Given information.
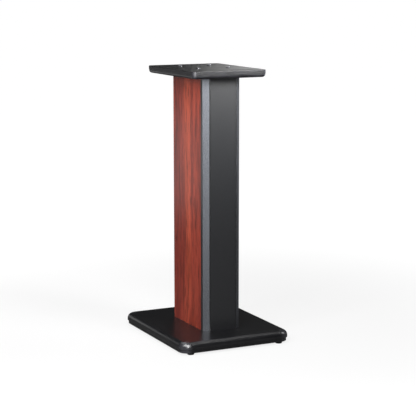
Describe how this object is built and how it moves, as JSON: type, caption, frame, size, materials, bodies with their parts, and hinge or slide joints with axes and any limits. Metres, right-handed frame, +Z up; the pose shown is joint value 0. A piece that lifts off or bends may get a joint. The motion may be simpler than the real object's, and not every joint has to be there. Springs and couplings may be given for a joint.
{
  "type": "loudspeaker stand",
  "caption": "Fixed loudspeaker stand: a veneered rectangular column with chamfered front corners between a wide bullnosed base board and a small flat top plate.",
  "frame": {"origin": "on the floor under the middle of the base board", "axes": "+Z up; the front of the stand, with the chamfered board, faces -Y; +X is to the right of someone looking along +Y at the front"},
  "size_m": [0.295, 0.362, 0.6743],
  "materials": {
    "black_wrap": "fibreboard wrapped in satin black vinyl with a fine leather grain",
    "black_grain_wrap": "fibreboard wrapped in black ash-grained vinyl, satin",
    "black_front": "fibreboard with a fine textured matt black finish",
    "cherry_veneer": "fibreboard faced with red cherry veneer, upright grain, satin lacquer",
    "graphite_strip": "fine blasted, satin graphite",
    "bare_board": "bare medium density fibreboard",
    "black_steel": "black oxide, hexagon socket heads",
    "zinc_steel": "bright zinc plated",
    "black_rubber": "moulded matt black rubber"
  },
  "bodies": {
    "root": {"base_board": "black_wrap", "top_plate": "black_grain_wrap", "front_board": "black_front", "rear_panel": "black_front", "bottom_end_block": "bare_board", "top_end_block": "bare_board", "left_side_panel": "cherry_veneer", "right_side_panel": "cherry_veneer", "left_trim_strip": "graphite_strip", "right_trim_strip": "graphite_strip", "top_bolt_front_left": "black_steel", "top_barrel_nut_front_left": "zinc_steel", "base_bolt_front_left": "black_steel", "base_washer_front_left": "zinc_steel", "base_barrel_nut_front_left": "zinc_steel", "foot_front_left": "black_rubber", "foot_screw_front_left": "zinc_steel", "top_bolt_front_right": "black_steel", "top_barrel_nut_front_right": "zinc_steel", "base_bolt_front_right": "black_steel", "base_washer_front_right": "zinc_steel", "base_barrel_nut_front_right": "zinc_steel", "foot_front_right": "black_rubber", "foot_screw_front_right": "zinc_steel", "top_bolt_rear_left": "black_steel", "top_barrel_nut_rear_left": "zinc_steel", "base_bolt_rear_left": "black_steel", "base_washer_rear_left": "zinc_steel", "base_barrel_nut_rear_left": "zinc_steel", "foot_rear_left": "black_rubber", "foot_screw_rear_left": "zinc_steel", "top_bolt_rear_right": "black_steel", "top_barrel_nut_rear_right": "zinc_steel", "base_bolt_rear_right": "black_steel", "base_washer_rear_right": "zinc_steel", "base_barrel_nut_rear_right": "zinc_steel", "foot_rear_right": "black_rubber", "foot_screw_rear_right": "zinc_steel"}
  },
  "joints": []
}
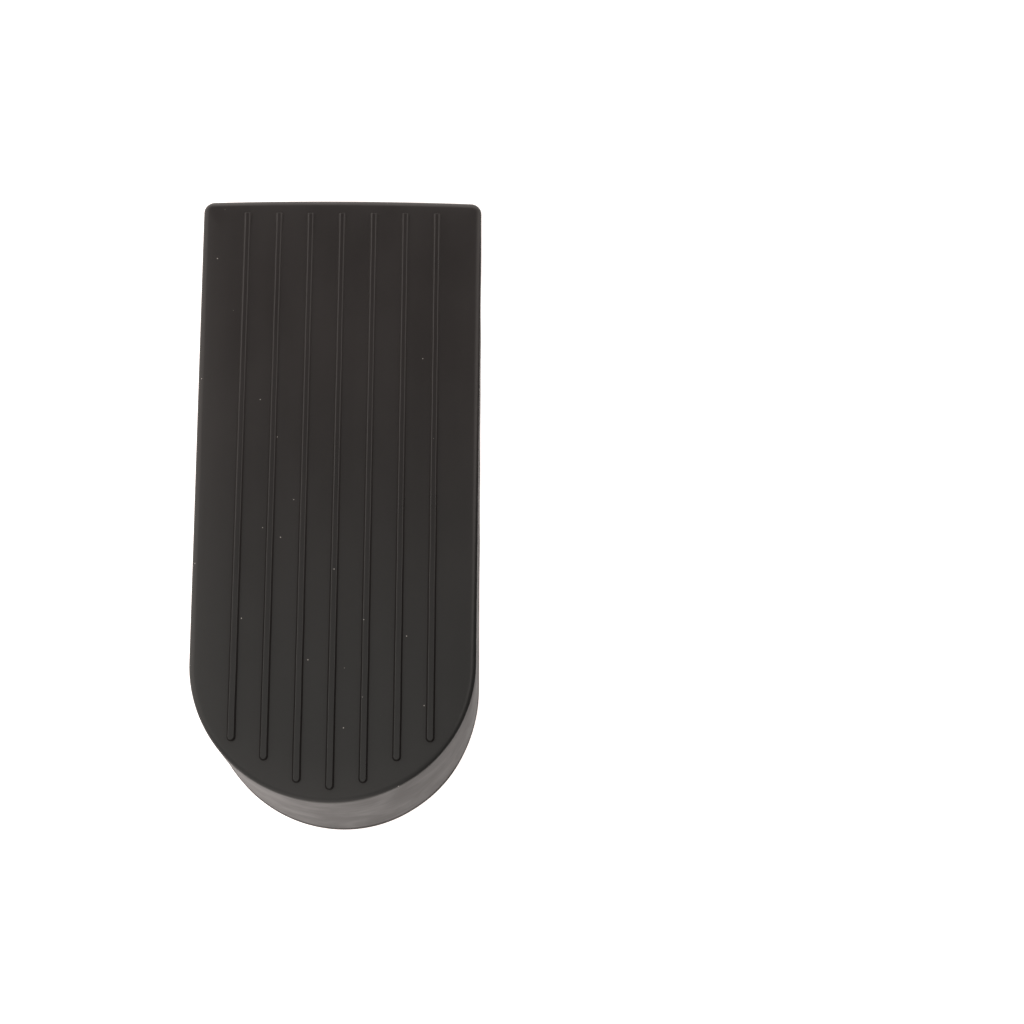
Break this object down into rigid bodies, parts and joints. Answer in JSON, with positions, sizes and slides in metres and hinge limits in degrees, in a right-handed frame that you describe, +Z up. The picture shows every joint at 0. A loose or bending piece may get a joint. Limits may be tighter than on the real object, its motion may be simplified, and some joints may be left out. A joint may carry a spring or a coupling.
{
  "type": "door wedge",
  "caption": "Moulded rubber door wedge with a sloping ribbed face, a half-round thick end, a square thin end and a flat gripping sole.",
  "frame": {"origin": "middle of the footprint's box, on the floor", "axes": "+X across the wedge, +Y from the thick round end to the thin square end, +Z up"},
  "size_m": [0.0524, 0.1206, 0.0317],
  "materials": {
    "deck_rubber": "matte, fine moulded grain, very dark warm brown",
    "wall_rubber": "satin moulded wall with faint level flow streaks, very dark warm brown",
    "sole_rubber": "matte grip layer, near black"
  },
  "bodies": {
    "root": {"tread_deck": "deck_rubber", "wedge_body": "wall_rubber", "floor_sole": "sole_rubber", "grip_rib_1": "deck_rubber", "grip_rib_2": "deck_rubber", "grip_rib_3": "deck_rubber", "grip_rib_4": "deck_rubber", "grip_rib_5": "deck_rubber", "grip_rib_6": "deck_rubber", "grip_rib_7": "deck_rubber"}
  },
  "joints": []
}
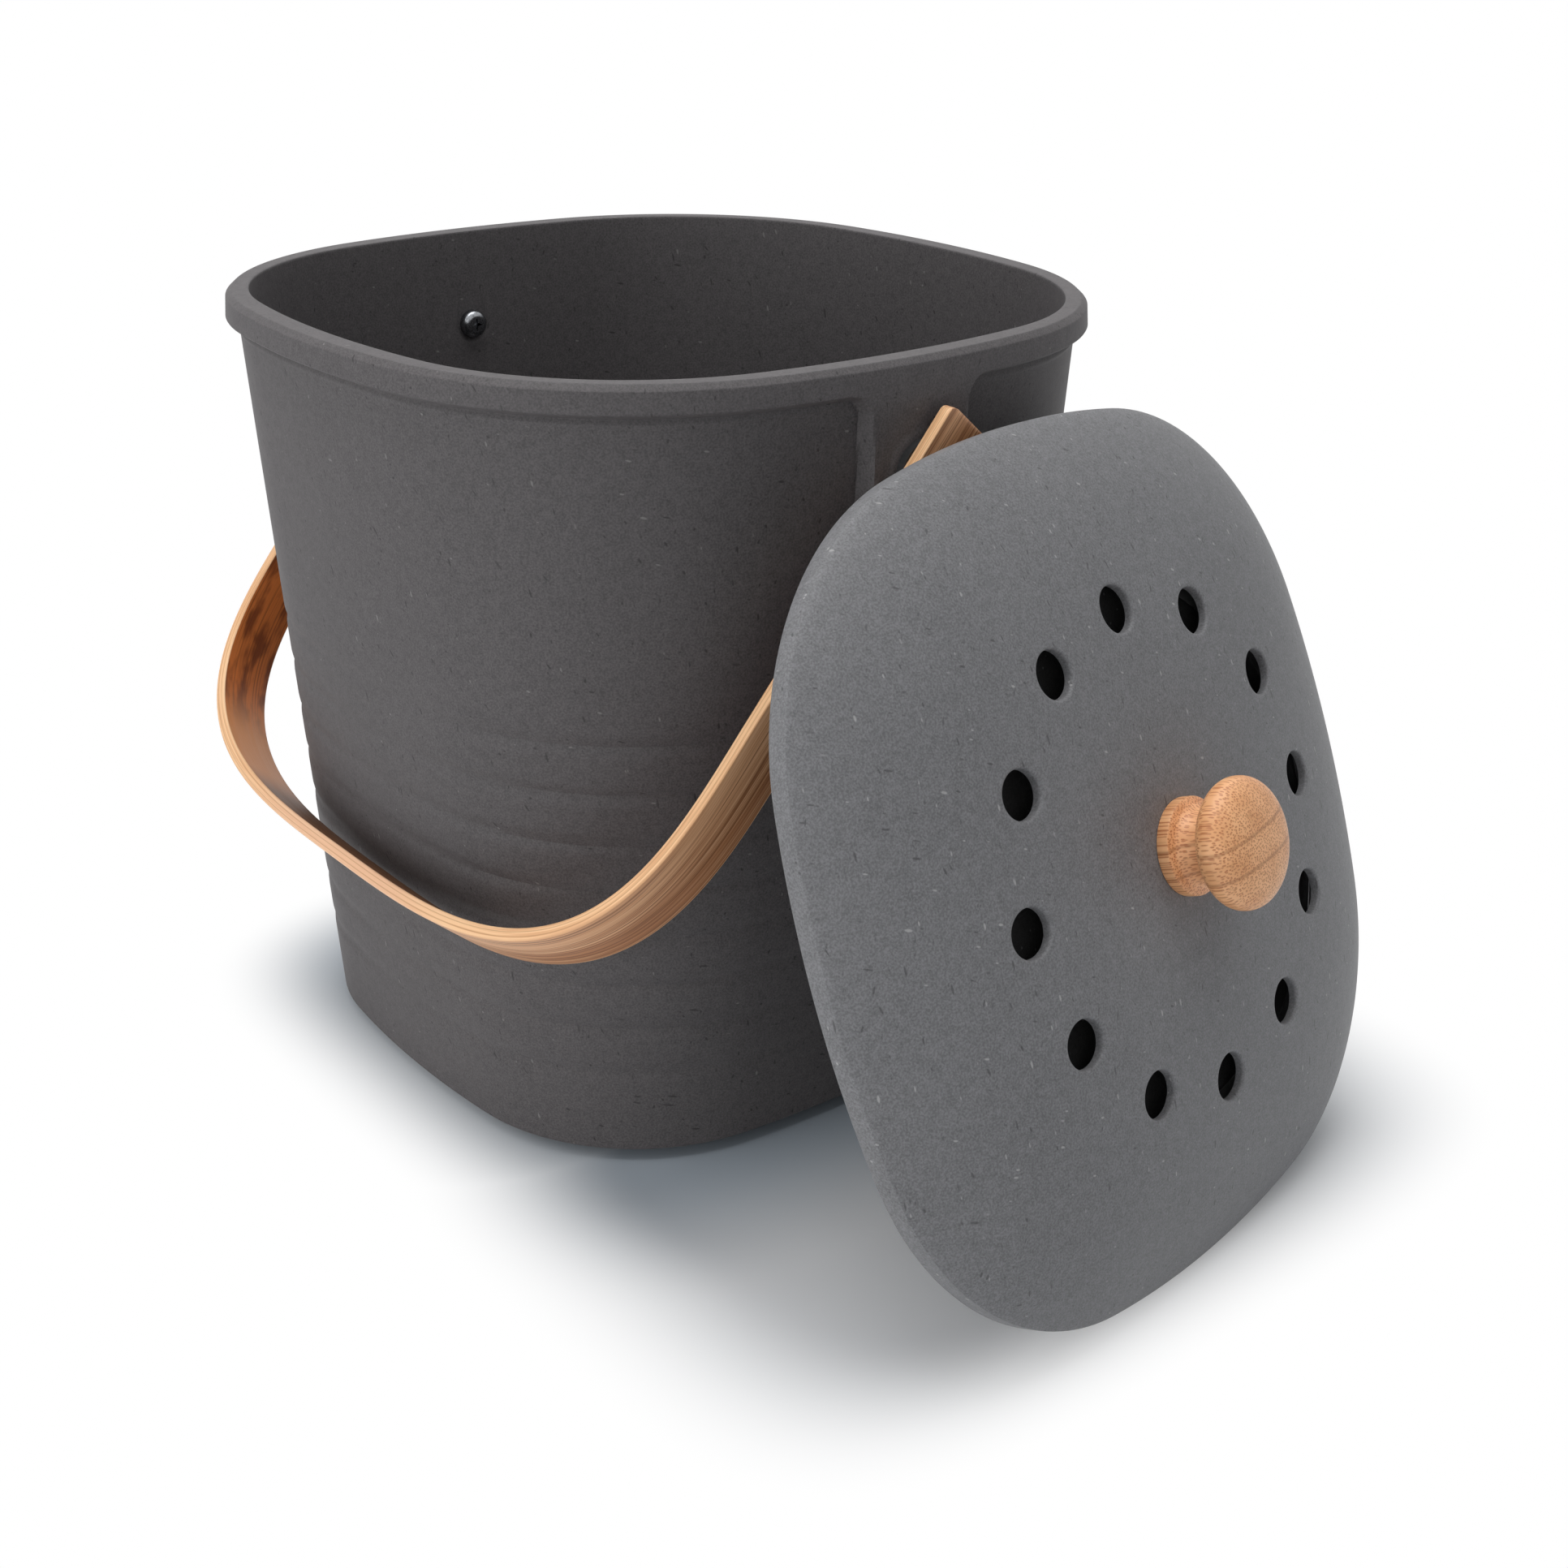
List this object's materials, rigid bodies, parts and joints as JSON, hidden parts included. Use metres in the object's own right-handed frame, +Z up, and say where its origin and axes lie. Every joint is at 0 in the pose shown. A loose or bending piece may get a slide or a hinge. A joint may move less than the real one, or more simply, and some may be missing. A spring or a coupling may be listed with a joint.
{
  "type": "compost caddy",
  "caption": "Kitchen compost caddy: tapered soft-square bin with a bent bamboo carrying handle and a loose domed lid with a turned knob, vents and a charcoal filter.",
  "frame": {"origin": "middle of the bin's flat underside, on the surface that it stands on", "axes": "+Z up; X along the handle's pivot axis, with the lid leaning on the +X side; the handle hangs in front, on the -Y side"},
  "size_m": [0.3071, 0.222, 0.204],
  "materials": {
    "bin_fibre": "matt dark grey bamboo-fibre composite with fine dark and pale flecks",
    "lid_fibre": "matt dark grey bamboo-fibre composite with fine dark and pale flecks",
    "handle_bamboo": "laminated bamboo strip, straight fine grain, satin lacquer",
    "knob_bamboo": "turned bamboo with dotted end grain, satin lacquer",
    "screw_steel": "polished stainless steel",
    "carbon_felt": "black activated-carbon felt",
    "moulded_black": "black moulded plastic, fine matt texture"
  },
  "bodies": {
    "bin": {"bin_body": "bin_fibre", "pivot_screw_left": "screw_steel", "pivot_screw_right": "screw_steel", "sleeve_nut_left": "screw_steel", "sleeve_nut_right": "screw_steel", "spacer_washer_left": "moulded_black", "spacer_washer_right": "moulded_black"},
    "handle": {"handle_strap": "handle_bamboo"},
    "lid": {"lid_shell": "lid_fibre", "lid_knob": "knob_bamboo", "knob_screw": "screw_steel", "knob_washer": "screw_steel", "filter_housing": "moulded_black", "charcoal_filter": "carbon_felt", "filter_retainer": "moulded_black"}
  },
  "joints": [
    {"name": "handle_swing", "type": "hinge", "parent": "bin", "child": "handle", "pos_m": [0, 0, 0.1778], "axis": [-1, 0, 0], "range_deg": [0, 200]},
    {"name": "lid_lift", "type": "slide", "parent": "bin", "child": "lid", "axis": [0, 0, 1], "range_m": [0, 0.215]}
  ]
}
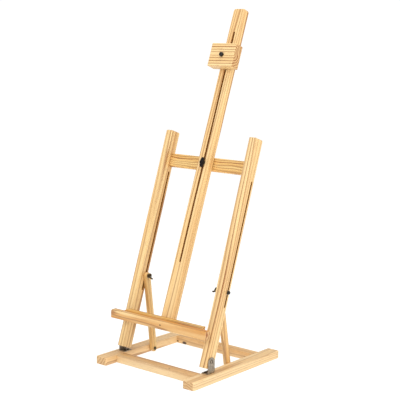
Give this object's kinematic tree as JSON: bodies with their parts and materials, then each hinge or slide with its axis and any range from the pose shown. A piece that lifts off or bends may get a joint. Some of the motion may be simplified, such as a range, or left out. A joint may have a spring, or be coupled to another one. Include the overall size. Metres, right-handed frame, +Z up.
{
  "type": "tabletop h frame easel",
  "caption": "Folding tabletop easel: raked H shaped wooden frame on a flat base, sliding slotted mast with tray and top clamp, held by struts with wing nuts.",
  "frame": {"origin": "on the table under the front base crossbar, midway between the two base rails", "axes": "+X to the right seen from the front, +Y to the rear, +Z up; the easel faces -Y"},
  "size_m": [0.332, 0.389, 0.9312],
  "materials": {
    "pine": "sanded natural pine, thin clear lacquer",
    "beech": "plain turned dowel",
    "bracket_steel": "dull zinc plated steel",
    "dark_steel": "darkened steel",
    "bolt_steel": "zinc plated steel",
    "black_steel": "black",
    "black_plastic": "glossy black"
  },
  "bodies": {
    "base": {"rail_left": "pine", "rail_right": "pine", "front_crossbar": "pine", "rear_crossbar": "pine", "base_dowels": "beech", "bracket_left": "bracket_steel", "bracket_right": "bracket_steel", "bracket_screws": "dark_steel", "hinge_screw_left": "bracket_steel", "hinge_screw_right": "bracket_steel", "strut_screw_left": "dark_steel", "strut_screw_right": "dark_steel"},
    "frame": {"upright_left": "pine", "upright_right": "pine", "upper_crossbar": "pine", "lower_crossbar": "pine", "frame_dowels": "beech", "mast_bolt": "bolt_steel", "mast_washer": "bolt_steel"},
    "mast_and_tray": {"mast": "pine", "tray_ledge": "pine", "tray_lip": "pine", "tray_dowels": "beech", "tray_screws": "dark_steel"},
    "top_clamp": {"clamp_block": "pine", "clamp_bolt": "black_steel", "clamp_washer": "bolt_steel"},
    "mast_knob": {"mast_knob": "black_plastic"},
    "clamp_wing_nut": {"clamp_wing_nut": "dark_steel"},
    "strut_left": {"strut_left": "pine", "slot_bolt_end_left": "bolt_steel", "strut_washer_left": "bolt_steel"},
    "strut_right": {"strut_right": "pine", "slot_bolt_end_right": "bolt_steel", "strut_washer_right": "bolt_steel"},
    "slot_bolt_left": {"slot_bolt_left": "black_steel", "slot_washer_left": "bolt_steel"},
    "slot_bolt_right": {"slot_bolt_right": "black_steel", "slot_washer_right": "bolt_steel"},
    "wing_nut_left": {"wing_nut_left": "dark_steel"},
    "wing_nut_right": {"wing_nut_right": "dark_steel"}
  },
  "joints": [
    {"name": "frame_tilt", "type": "hinge", "parent": "base", "child": "frame", "pos_m": [0, 0.02828, 0.05167], "axis": [-1, 0, 0], "range_deg": [-10, 69.5]},
    {"name": "mast_slide", "type": "slide", "parent": "frame", "child": "mast_and_tray", "axis": [0, 0.3346, 0.9423], "range_m": [-0.03, 0.255]},
    {"name": "clamp_slide", "type": "slide", "parent": "mast_and_tray", "child": "top_clamp", "axis": [0, 0.3346, 0.9423], "range_m": [-0.2, 0.066]},
    {"name": "mast_knob_turn", "type": "hinge", "parent": "frame", "child": "mast_knob", "pos_m": [0, 0.16903, 0.52862], "axis": [0, -0.9489, 0.3156], "continuous": true},
    {"name": "clamp_nut_turn", "type": "hinge", "parent": "top_clamp", "child": "clamp_wing_nut", "pos_m": [0, 0.26662, 0.80013], "axis": [0, -0.9423, 0.3346], "continuous": true},
    {"name": "strut_left_swing", "type": "hinge", "parent": "base", "child": "strut_left", "pos_m": [-0.1235, 0.121, 0.0104], "axis": [-1, 0, 0], "range_deg": [-12.45, 85.91]},
    {"name": "slot_bolt_left_slide", "type": "slide", "parent": "frame", "child": "slot_bolt_left", "axis": [0, 0.3156, 0.9489], "range_m": [-0.0177, 0.1202]},
    {"name": "wing_nut_left_turn", "type": "hinge", "parent": "strut_left", "child": "wing_nut_left", "pos_m": [-0.115, 0.09143, 0.21772], "axis": [1, 0, 0], "continuous": true},
    {"name": "strut_right_swing", "type": "hinge", "parent": "base", "child": "strut_right", "pos_m": [0.1235, 0.132, 0.0104], "axis": [-1, 0, 0], "range_deg": [-12.87, 88.84]},
    {"name": "slot_bolt_right_slide", "type": "slide", "parent": "frame", "child": "slot_bolt_right", "axis": [0, 0.3156, 0.9489], "range_m": [-0.0196, 0.133]},
    {"name": "wing_nut_right_turn", "type": "hinge", "parent": "strut_right", "child": "wing_nut_right", "pos_m": [0.115, 0.09143, 0.21772], "axis": [1, 0, 0], "continuous": true}
  ],
  "couplings": [
    {"joint": "strut_left_swing", "follows": "frame_tilt", "ratio": 1.2346},
    {"joint": "slot_bolt_left_slide", "follows": "frame_tilt", "m_per_rad": 0.09872},
    {"joint": "strut_right_swing", "follows": "frame_tilt", "ratio": 1.2768},
    {"joint": "slot_bolt_right_slide", "follows": "frame_tilt", "m_per_rad": 0.10926}
  ]
}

To be done.
Among the records above, find each line holding the string "from" and pull it out.

Full answer.
  "frame": {"origin": "middle of the footprint's box, on the floor", "axes": "+X across the wedge, +Y from the thick round end to the thin square end, +Z up"},
Give this object's kinematic tree as JSON: bodies with their parts and materials, then each hinge or slide with its axis and any range from the pose shown. A piece that lifts off or bends may get a joint. Some of the motion may be simplified, such as a range, or left out. A joint may have a spring, or be coupled to another one. Include the overall size. Metres, right-handed frame, +Z up.
  "frame": {"origin": "on the table under the front base crossbar, midway between the two base rails", "axes": "+X to the right seen from the front, +Y to the rear, +Z up; the easel faces -Y"},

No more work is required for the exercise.